_THE REQUEST_. Begin at the first line below and copy each line exactly, ending with the line where "an empty tree." appears.

_GIVEN INFORMATION_.

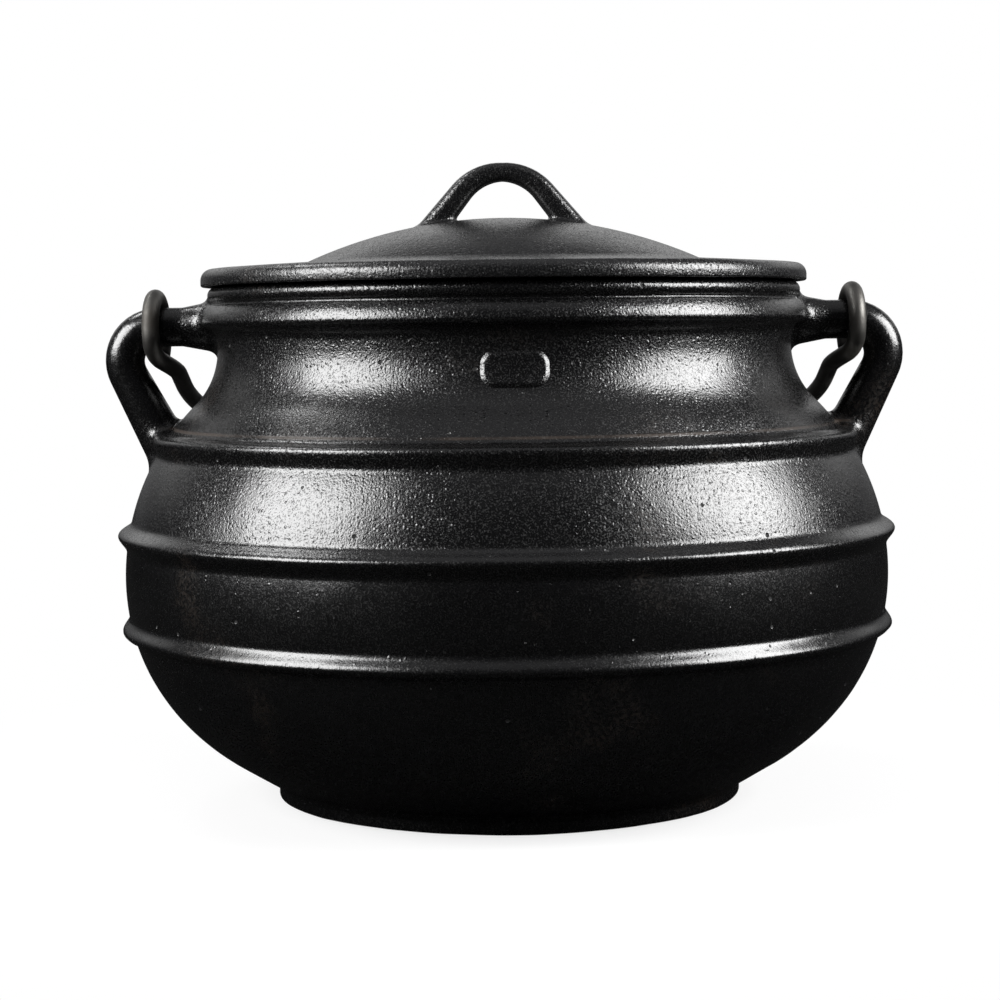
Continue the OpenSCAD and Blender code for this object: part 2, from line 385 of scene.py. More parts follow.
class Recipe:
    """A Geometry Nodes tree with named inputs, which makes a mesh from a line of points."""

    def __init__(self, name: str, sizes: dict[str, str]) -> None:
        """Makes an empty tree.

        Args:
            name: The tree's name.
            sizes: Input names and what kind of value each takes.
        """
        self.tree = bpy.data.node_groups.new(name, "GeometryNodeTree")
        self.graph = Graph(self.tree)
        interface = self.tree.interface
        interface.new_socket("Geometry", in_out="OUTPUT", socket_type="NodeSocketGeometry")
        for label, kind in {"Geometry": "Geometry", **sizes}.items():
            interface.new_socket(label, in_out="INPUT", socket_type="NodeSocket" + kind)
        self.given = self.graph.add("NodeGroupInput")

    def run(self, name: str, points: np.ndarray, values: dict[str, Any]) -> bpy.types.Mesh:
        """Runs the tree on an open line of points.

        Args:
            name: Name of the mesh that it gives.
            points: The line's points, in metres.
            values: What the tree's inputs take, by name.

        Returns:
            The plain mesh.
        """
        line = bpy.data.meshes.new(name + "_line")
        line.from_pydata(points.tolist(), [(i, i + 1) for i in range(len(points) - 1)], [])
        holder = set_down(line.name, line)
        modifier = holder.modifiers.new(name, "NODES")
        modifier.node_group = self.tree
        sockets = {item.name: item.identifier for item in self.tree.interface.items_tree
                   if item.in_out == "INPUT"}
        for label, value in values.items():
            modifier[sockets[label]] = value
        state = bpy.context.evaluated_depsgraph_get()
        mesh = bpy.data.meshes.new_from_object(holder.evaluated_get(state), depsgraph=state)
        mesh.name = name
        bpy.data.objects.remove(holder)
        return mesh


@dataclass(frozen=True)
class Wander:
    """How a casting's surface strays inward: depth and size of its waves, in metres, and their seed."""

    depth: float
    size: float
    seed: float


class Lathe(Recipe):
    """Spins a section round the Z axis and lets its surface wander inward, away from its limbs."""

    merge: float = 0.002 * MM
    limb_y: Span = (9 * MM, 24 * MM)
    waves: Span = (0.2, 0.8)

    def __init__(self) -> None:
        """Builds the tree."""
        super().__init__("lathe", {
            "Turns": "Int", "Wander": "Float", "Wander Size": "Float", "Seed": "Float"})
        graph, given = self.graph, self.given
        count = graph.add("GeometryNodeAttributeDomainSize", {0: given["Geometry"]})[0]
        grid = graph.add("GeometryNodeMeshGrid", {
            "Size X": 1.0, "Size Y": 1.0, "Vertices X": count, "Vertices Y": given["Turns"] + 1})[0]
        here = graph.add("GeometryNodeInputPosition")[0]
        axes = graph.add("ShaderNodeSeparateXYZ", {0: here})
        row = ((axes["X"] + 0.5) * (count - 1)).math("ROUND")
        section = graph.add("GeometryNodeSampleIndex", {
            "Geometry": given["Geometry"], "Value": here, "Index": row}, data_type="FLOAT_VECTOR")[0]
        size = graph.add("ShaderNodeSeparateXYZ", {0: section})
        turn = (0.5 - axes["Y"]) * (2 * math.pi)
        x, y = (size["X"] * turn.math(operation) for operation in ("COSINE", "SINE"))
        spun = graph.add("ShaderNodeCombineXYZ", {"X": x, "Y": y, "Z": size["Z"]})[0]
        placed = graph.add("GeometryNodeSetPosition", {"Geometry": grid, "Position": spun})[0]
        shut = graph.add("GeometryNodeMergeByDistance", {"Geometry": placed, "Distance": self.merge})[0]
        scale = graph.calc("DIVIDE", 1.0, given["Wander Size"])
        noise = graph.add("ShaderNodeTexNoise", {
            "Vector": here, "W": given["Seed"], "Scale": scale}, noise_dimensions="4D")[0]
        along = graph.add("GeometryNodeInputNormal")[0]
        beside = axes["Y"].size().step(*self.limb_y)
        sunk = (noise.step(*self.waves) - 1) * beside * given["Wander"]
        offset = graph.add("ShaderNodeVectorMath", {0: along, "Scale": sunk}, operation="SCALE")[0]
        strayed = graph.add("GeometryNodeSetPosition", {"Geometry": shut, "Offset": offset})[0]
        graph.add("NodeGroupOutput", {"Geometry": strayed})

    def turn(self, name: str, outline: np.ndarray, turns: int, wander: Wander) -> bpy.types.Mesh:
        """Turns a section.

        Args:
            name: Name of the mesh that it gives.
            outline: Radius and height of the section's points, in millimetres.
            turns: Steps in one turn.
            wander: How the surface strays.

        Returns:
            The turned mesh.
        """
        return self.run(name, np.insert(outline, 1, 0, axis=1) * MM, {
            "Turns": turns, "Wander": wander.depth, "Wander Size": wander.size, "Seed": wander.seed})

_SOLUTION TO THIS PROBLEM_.
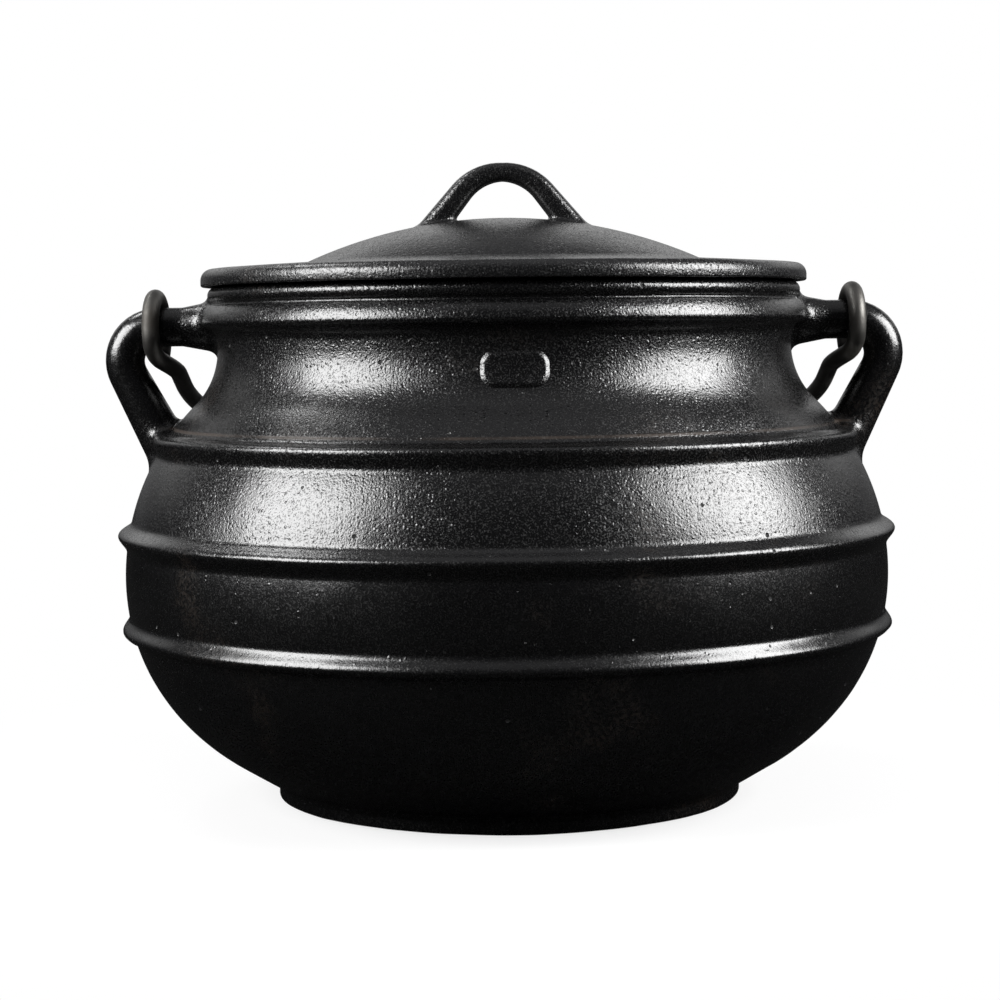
Continue the OpenSCAD and Blender code for this object: part 2, from line 385 of scene.py. More parts follow.
class Recipe:
    """A Geometry Nodes tree with named inputs, which makes a mesh from a line of points."""

    def __init__(self, name: str, sizes: dict[str, str]) -> None:
        """Makes an empty tree.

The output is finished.